The prospects for further development of the BIM–CARVER tool include several research and implementation directions. The first is the expansion of the automatic suggestion mechanism through the use of machine learning techniques trained on data sets from actual security assessments carried out by experts. The second direction is integration with external sources of threat data, such as security incident databases or crime risk maps, which would allow for contextualization of the assessment in relation to the location of the building. The third direction is to extend the functionality with a mitigation measures recommendation module, which would suggest specific design solutions to reduce the level of risk based on identified vulnerabilities. The fourth direction is to develop a mechanism for weighting criteria using the AHP method in accordance with the CARVER 2.0 approach [17], which would allow the assessment to be adapted to specific security priorities for different types of facilities.

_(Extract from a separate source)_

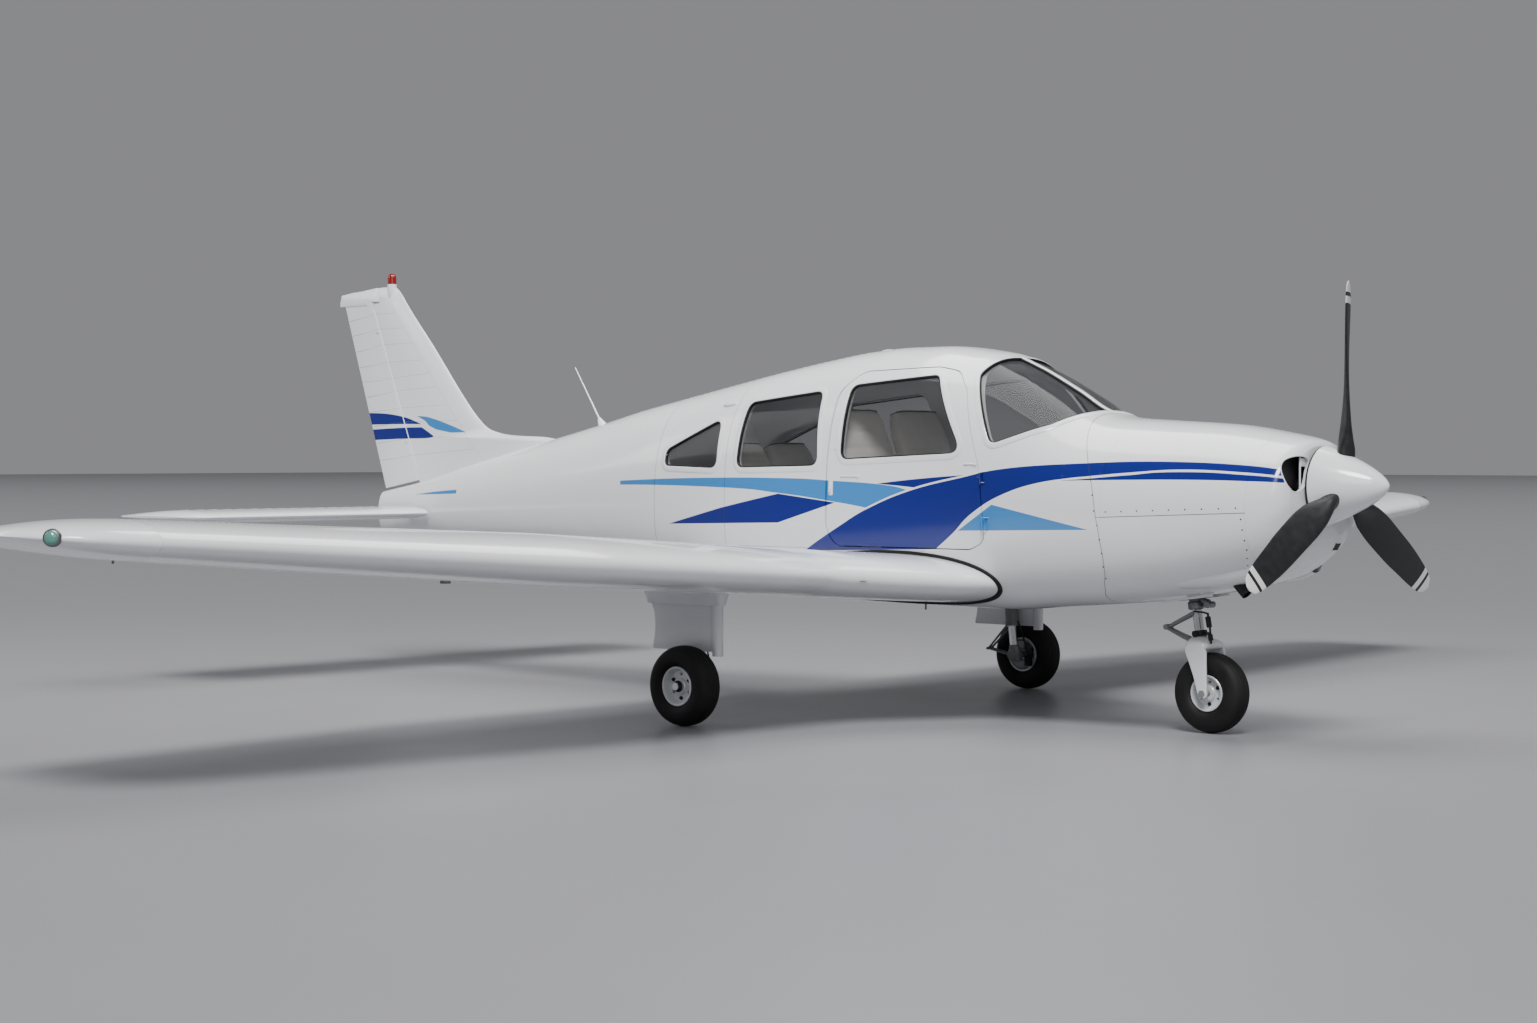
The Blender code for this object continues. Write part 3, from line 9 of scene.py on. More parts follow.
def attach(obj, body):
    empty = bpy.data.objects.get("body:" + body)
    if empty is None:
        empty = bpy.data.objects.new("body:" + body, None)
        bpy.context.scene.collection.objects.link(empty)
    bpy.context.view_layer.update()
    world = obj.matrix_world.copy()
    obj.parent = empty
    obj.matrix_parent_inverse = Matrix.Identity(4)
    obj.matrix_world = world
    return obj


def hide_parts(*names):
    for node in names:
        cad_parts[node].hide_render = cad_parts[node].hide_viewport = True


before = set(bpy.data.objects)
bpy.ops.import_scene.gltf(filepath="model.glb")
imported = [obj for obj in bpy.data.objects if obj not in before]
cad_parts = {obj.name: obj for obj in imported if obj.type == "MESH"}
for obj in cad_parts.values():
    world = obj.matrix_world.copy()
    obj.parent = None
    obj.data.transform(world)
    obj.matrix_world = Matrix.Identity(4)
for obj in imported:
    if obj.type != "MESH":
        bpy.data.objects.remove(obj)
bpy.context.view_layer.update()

# Stations, named s, are metres aft of the spinner's tip, as in the solids
noseX = 3.785


xAxis, yAxis, zAxis = Vector((1, 0, 0)), Vector((0, 1, 0)), Vector((0, 0, 1))
bothSides = (1, -1)


def at(s, y, z):
    return Vector((noseX - s, y, z))


def signedPower(value, exponent):
    return (1 if value >= 0 else -1) * abs(value) ** exponent


def arc(centre, radius, first, step, count):
    # points round a centre, from the first angle in degrees
    turns = [radians(first + step * i) for i in range(count)]
    return [(centre[0] + radius * cos(a), centre[1] + radius * sin(a)) for a in turns]


def cove(s, z, reach, tall, rear, count):
    # a round groove ahead of a hinge line, open to the rear
    groove = arc((s, z), reach, 124, 112 / (count - 1), count)
    front = groove[0][0]
    return [(rear, z + tall), (front, z + tall)] + groove + [(front, z - tall), (rear, z - tall)]


def mirrored(half, middle=()):
    # a symmetrical outline from the half with the lower first numbers
    return list(half) + list(middle) + [(-a, b) for a, b in reversed(half)]


def smoothCurve(points):
    xs, ys = [p[0] for p in points], [p[1] for p in points]
    slopes = [(ys[i + 1] - ys[i]) / (xs[i + 1] - xs[i]) for i in range(len(xs) - 1)]
    tangents = [slopes[0]]
    for a, b in zip(slopes, slopes[1:]):
        tangents.append(0.0 if a * b <= 0 else 2 * a * b / (a + b))
    tangents.append(slopes[-1])

    def value(x):
        x = min(max(x, xs[0]), xs[-1])
        i = max(k for k in range(len(xs) - 1) if xs[k] <= x)
        width = xs[i + 1] - xs[i]
        t = (x - xs[i]) / width
        return ((1 + 2 * t) * (1 - t) ** 2 * ys[i] + t * (1 - t) ** 2 * width * tangents[i]
                + t * t * (3 - 2 * t) * ys[i + 1] + t * t * (t - 1) * width * tangents[i + 1])
    return value


def steps(first, last, pitch):
    count = max(2, round(abs(last - first) / pitch))
    return [first + (last - first) * i / count for i in range(count + 1)]


def rounded(corners, radius, parts=8):
    made = []
    for i, corner in enumerate(corners):
        here = Vector(corner)
        before, after = Vector(corners[i - 1]) - here, Vector(corners[(i + 1) % len(corners)]) - here
        reach = min(radius / tan(before.angle(after) / 2), before.length * 0.45, after.length * 0.45)
        first, last = here + before.normalized() * reach, here + after.normalized() * reach
        for k in range(parts + 1):
            t = k / parts
            made.append(first * (1 - t) ** 2 + here * 2 * t * (1 - t) + last * t * t)
    return made


def middleOf(corners):
    return sum((Vector(c) for c in corners), Vector((0, 0))) / len(corners)


def insetPolygon(corners, gaps):
    centre, lines = middleOf(corners), []
    for i, corner in enumerate(corners):
        a, b = Vector(corner), Vector(corners[(i + 1) % len(corners)])
        along = (b - a).normalized()
        inward = Vector((-along.y, along.x))
        if inward.dot(centre - a) < 0:
            inward = -inward
        lines.append((a + inward * gaps[i], along))
    made = []
    for i in range(len(lines)):
        (p, u), (q, v) = lines[i - 1], lines[i]
        cross = u.x * v.y - u.y * v.x
        made.append(p + u * (((q.x - p.x) * v.y - (q.y - p.y) * v.x) / cross))
    return made


def dense(points, pitch, closed=True):
    made = []
    for i in range(len(points) if closed else len(points) - 1):
        a, b = points[i], points[(i + 1) % len(points)]
        count = max(1, round((b - a).length / pitch))
        made += [a.lerp(b, k / count) for k in range(count)]
    return made if closed else made + [points[-1]]


# Building meshes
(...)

In summary, this work contributes to the state of knowledge in the field of integrating security assessment methodologies with BIM technology. The developed BIM–CARVER tool fills an identified research gap by offering a practical solution for the systematic assessment of building elements' vulnerability to physical threats directly in the modeling environment. The approach based on the open IFC standard and the open-source Bonsai platform ensures the interoperability and accessibility of the solution, promoting the dissemination of Security by Design principles in the AECOO industry. The validation results confirm the technical feasibility and practical usefulness of the tool, providing a basis for further research on the automation of security assessment in the building life cycle and integration with the concept of digital twins, enabling continuous monitoring of risk levels during the operation phase of a facility.